=== What needs to be done ===
Every line holding the string "model" should be gathered.

=== Data extract ===
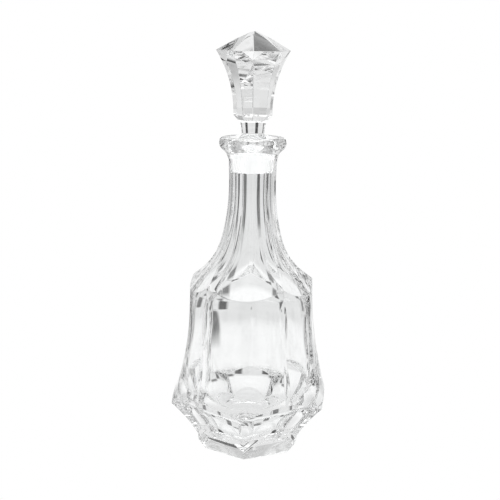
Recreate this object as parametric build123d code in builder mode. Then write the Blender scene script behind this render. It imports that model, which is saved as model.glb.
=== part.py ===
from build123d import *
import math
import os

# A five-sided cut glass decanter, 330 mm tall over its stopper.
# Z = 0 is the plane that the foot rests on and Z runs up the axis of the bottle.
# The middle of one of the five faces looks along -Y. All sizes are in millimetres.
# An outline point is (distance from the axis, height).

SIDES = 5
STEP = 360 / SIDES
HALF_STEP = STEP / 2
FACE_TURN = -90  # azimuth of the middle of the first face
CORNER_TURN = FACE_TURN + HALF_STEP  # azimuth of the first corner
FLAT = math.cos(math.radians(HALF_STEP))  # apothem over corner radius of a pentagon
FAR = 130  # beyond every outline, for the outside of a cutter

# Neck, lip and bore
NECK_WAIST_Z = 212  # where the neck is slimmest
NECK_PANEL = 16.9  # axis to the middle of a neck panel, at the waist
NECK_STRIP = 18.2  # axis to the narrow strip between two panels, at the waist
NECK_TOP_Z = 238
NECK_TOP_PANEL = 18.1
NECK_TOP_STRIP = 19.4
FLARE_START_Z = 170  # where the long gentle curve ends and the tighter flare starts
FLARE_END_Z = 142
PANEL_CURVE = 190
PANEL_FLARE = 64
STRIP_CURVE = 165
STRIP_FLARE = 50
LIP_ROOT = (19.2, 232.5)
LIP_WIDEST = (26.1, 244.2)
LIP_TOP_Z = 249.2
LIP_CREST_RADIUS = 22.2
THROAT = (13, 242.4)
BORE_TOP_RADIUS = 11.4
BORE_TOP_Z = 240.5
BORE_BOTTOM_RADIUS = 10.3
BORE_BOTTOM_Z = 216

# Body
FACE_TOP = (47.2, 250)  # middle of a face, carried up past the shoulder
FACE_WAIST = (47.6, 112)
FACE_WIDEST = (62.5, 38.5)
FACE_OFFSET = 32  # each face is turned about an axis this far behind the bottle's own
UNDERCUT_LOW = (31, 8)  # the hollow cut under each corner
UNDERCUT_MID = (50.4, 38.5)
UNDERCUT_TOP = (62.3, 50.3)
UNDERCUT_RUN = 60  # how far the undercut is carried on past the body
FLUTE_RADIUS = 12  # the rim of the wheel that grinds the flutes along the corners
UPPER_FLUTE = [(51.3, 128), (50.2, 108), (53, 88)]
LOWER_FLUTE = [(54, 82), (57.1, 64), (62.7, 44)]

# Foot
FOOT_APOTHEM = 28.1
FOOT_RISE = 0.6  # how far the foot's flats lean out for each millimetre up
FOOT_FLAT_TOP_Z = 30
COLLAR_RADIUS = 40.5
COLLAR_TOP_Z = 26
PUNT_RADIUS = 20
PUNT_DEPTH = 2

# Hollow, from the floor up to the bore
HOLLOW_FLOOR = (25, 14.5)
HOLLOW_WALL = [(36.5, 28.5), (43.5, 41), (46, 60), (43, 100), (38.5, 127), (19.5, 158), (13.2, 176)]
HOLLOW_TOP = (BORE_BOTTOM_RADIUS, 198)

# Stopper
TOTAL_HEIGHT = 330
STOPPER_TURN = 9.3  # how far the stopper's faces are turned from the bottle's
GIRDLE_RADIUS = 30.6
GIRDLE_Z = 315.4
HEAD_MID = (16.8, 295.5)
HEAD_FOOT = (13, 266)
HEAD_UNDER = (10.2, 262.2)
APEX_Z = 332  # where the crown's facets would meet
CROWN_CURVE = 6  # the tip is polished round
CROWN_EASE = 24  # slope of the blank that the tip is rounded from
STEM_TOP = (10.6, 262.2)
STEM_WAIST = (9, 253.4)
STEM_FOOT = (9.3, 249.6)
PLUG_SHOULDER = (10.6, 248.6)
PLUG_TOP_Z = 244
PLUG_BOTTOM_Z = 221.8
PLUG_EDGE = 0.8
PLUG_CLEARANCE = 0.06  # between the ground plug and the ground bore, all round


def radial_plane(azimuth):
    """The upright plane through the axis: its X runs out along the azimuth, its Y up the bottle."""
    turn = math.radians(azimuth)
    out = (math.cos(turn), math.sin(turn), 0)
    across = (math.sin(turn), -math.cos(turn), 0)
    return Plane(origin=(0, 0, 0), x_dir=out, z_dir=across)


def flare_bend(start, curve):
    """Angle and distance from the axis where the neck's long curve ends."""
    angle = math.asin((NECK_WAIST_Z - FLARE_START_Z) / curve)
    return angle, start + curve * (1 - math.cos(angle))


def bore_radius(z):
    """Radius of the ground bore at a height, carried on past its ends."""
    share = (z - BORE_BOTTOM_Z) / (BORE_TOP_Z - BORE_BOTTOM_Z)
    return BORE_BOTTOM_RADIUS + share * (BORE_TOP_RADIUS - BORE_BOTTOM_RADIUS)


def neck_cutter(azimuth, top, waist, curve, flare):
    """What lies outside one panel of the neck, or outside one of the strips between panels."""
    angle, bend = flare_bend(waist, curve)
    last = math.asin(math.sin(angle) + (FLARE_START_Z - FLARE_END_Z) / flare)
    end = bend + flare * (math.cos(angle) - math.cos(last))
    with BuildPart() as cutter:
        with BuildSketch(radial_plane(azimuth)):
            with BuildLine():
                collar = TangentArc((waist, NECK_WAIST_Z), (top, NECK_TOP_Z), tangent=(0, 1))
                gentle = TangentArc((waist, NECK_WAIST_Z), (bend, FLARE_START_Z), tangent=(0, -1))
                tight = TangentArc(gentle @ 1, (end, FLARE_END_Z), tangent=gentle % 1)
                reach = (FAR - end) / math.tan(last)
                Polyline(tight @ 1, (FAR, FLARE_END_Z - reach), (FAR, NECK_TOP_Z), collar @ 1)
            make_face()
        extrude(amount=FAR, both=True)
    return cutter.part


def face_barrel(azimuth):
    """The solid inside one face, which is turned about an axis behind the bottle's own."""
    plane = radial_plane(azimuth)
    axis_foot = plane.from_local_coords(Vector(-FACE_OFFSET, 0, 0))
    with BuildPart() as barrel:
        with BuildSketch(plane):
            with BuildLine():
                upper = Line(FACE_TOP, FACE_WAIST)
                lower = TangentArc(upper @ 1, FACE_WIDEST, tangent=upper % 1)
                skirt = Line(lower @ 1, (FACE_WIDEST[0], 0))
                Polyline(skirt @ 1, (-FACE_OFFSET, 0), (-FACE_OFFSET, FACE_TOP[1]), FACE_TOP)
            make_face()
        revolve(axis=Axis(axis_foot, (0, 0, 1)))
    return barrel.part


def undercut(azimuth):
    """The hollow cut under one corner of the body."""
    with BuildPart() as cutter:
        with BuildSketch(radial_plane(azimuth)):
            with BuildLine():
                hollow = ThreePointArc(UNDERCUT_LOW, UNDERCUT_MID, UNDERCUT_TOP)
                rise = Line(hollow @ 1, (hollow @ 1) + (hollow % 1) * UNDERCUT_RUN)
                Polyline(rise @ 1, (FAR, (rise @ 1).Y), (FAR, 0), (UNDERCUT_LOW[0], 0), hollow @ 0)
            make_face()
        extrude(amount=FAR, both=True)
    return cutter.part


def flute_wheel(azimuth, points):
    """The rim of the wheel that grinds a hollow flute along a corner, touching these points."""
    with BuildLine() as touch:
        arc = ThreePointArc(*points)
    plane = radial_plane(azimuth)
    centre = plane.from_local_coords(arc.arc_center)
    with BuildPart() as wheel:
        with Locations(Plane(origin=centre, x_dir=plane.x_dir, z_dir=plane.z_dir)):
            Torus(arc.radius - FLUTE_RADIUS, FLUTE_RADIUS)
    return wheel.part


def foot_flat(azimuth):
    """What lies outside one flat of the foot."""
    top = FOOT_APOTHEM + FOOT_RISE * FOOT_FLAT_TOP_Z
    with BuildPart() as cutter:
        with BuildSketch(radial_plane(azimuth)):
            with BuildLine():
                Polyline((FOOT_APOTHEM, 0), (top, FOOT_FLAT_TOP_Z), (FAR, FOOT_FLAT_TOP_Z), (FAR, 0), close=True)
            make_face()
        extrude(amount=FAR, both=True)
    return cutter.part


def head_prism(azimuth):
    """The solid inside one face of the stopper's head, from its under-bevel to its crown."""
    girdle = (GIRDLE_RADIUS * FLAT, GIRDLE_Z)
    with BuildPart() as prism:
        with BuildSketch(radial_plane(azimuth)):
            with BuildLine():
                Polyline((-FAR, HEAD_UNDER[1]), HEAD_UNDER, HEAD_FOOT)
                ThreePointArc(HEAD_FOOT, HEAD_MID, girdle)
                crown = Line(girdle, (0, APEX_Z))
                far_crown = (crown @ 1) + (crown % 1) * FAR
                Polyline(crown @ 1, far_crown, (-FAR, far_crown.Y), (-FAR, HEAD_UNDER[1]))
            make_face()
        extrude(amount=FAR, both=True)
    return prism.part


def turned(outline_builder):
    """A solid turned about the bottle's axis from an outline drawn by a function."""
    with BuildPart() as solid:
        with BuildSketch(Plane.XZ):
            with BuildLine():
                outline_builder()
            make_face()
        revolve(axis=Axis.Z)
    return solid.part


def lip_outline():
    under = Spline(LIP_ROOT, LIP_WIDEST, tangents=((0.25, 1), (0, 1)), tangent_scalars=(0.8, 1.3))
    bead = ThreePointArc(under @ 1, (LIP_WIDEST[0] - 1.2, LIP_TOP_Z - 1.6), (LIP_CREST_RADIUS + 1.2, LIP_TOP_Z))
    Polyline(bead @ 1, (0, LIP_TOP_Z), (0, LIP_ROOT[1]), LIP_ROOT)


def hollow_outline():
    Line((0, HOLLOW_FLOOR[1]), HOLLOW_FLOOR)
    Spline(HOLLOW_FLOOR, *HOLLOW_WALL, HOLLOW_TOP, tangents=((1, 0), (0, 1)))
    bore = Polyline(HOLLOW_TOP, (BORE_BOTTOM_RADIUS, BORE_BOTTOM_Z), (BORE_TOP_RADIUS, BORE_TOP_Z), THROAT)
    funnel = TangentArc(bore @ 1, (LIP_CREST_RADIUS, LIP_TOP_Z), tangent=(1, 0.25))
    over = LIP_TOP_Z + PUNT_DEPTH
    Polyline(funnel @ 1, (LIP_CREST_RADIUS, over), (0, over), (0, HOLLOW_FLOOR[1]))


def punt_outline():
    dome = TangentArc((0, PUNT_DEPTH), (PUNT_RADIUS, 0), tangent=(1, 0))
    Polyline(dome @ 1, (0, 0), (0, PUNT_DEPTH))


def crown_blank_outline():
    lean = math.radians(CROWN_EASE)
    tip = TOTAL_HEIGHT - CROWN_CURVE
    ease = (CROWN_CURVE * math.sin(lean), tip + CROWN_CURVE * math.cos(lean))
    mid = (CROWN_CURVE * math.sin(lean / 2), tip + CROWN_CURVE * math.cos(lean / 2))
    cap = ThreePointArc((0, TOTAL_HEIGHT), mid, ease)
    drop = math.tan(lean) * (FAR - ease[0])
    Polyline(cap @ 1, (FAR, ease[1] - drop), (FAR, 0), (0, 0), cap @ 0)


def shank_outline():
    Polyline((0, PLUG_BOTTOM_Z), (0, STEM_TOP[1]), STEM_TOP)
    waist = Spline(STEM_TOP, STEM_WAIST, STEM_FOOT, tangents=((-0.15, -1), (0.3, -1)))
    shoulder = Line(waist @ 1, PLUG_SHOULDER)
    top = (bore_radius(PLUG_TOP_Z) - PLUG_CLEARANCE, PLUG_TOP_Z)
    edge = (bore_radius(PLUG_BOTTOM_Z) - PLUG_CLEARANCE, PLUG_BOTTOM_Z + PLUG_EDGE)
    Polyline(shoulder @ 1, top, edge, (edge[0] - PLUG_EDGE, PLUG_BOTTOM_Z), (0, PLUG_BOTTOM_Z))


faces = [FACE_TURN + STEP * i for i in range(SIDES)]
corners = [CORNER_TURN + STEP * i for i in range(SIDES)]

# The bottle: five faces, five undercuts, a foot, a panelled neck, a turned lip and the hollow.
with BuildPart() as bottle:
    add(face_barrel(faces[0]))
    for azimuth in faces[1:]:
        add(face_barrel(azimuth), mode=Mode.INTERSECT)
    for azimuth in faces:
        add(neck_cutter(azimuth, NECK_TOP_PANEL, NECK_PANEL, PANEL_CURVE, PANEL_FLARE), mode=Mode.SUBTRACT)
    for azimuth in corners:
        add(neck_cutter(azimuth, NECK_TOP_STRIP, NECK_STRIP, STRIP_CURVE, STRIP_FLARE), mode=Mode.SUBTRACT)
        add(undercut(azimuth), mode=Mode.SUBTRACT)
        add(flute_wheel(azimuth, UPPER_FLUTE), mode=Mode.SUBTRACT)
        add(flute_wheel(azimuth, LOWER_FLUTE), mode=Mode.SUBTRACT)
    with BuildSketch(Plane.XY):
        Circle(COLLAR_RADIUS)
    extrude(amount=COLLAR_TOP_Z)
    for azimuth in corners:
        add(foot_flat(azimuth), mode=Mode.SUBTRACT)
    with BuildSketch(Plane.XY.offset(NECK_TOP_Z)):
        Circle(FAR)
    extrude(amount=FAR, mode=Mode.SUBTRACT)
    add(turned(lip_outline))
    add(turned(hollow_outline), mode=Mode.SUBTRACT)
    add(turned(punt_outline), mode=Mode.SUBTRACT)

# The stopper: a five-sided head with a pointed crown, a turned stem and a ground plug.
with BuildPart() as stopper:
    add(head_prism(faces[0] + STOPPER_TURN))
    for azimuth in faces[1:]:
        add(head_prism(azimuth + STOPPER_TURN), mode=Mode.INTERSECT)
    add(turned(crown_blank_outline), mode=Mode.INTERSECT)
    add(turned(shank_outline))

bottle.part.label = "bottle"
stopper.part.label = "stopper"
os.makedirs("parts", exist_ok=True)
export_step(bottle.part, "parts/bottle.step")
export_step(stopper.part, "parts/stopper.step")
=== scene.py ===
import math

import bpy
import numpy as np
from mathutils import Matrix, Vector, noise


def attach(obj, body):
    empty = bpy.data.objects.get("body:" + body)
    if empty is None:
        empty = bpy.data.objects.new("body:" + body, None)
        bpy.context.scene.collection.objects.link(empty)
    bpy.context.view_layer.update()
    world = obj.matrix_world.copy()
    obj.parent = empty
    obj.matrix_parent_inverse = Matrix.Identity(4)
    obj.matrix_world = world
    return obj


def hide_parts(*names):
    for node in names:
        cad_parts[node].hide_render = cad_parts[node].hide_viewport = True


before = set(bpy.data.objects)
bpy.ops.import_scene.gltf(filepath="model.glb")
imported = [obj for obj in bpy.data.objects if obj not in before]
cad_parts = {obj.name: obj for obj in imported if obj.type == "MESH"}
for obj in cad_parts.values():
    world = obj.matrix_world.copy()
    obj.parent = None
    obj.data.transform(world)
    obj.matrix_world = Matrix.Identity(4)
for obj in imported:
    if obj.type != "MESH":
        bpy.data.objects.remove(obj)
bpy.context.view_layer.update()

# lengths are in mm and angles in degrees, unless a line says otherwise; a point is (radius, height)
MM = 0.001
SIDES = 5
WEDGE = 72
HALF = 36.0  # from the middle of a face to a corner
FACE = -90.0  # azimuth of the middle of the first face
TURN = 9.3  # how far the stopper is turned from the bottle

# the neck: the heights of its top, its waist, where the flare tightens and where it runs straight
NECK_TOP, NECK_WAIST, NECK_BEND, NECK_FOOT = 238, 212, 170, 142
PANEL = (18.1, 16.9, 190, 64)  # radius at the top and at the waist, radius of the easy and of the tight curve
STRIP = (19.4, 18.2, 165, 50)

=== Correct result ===
Recreate this object as parametric build123d code in builder mode. Then write the Blender scene script behind this render. It imports that model, which is saved as model.glb.
bpy.ops.import_scene.gltf(filepath="model.glb")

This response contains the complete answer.